The majority of people probably don't have an accurate idea of what they need. The only way to even get a vague idea of how much you need is to look at your actual usage over a few months. Even long time Internet users probably just pick a number that sounds about right. That's OK if you pick a number that is enough for the largest months usage, or if you don't pay for excess usage, but if you pay excess usage charges it can be a disaster.

ISPs normally send an email warning you that you have used up your allowance, but if you are new to the Internet you probably don't get much email, so you may not check it regularly. Many people use one of the free email services like Hotmail or Gmail rather than their ISP, and again may not check their ISP account regularly. Even if you do check your email regularly, you can still generate a huge bill at $300 per hour.

Internet access is becoming a commodity, and people shouldn't have to be a computer expert, able to decipher MB, Mb/s and the requirements of their software to avoid a huge bill. At a minimum, a plan should allow you to use the Internet confident that it is impossible to receive an unexpectedly high bill.

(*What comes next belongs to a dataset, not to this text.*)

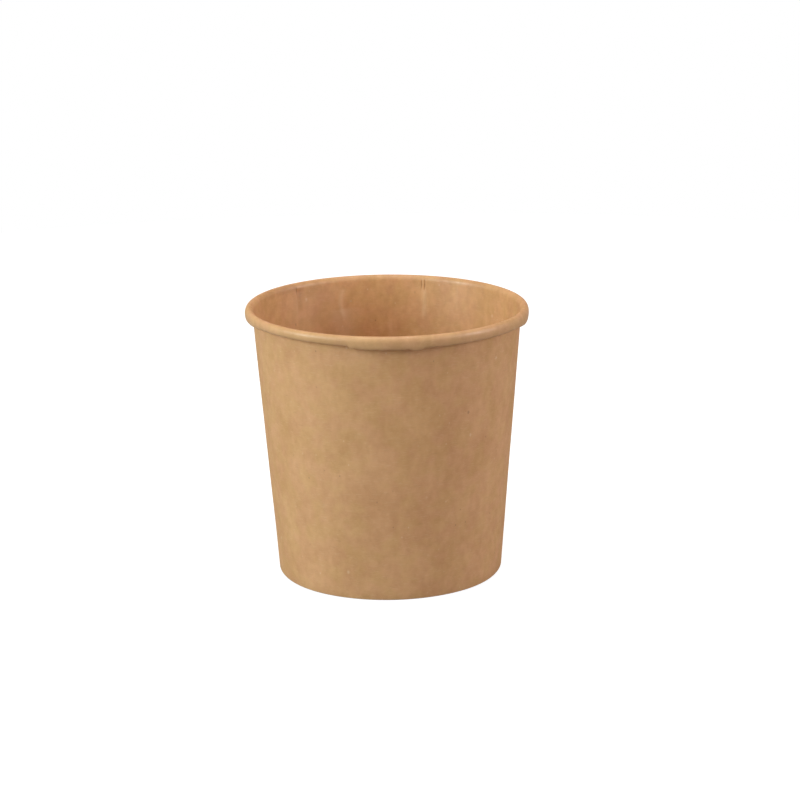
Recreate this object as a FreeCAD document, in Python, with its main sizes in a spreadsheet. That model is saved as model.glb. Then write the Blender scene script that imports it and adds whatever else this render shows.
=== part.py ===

The good news is that most Internet plans are structured so that you can't generate unexpectedly large bills. Normally they reduce the speed of the connection instead of charging excess usage fees. I suspect most companies feel that unreasonably large bills and the disputes that inevitably come with them are not good for their business. There are only a few plans from a few companies that charge per MB after your allowance is used up. However I believe they need to be phased out completely - per MB charges and a high speed Internet connection is a dangerous combination, particularly when they are marketed as introductory Internet plans.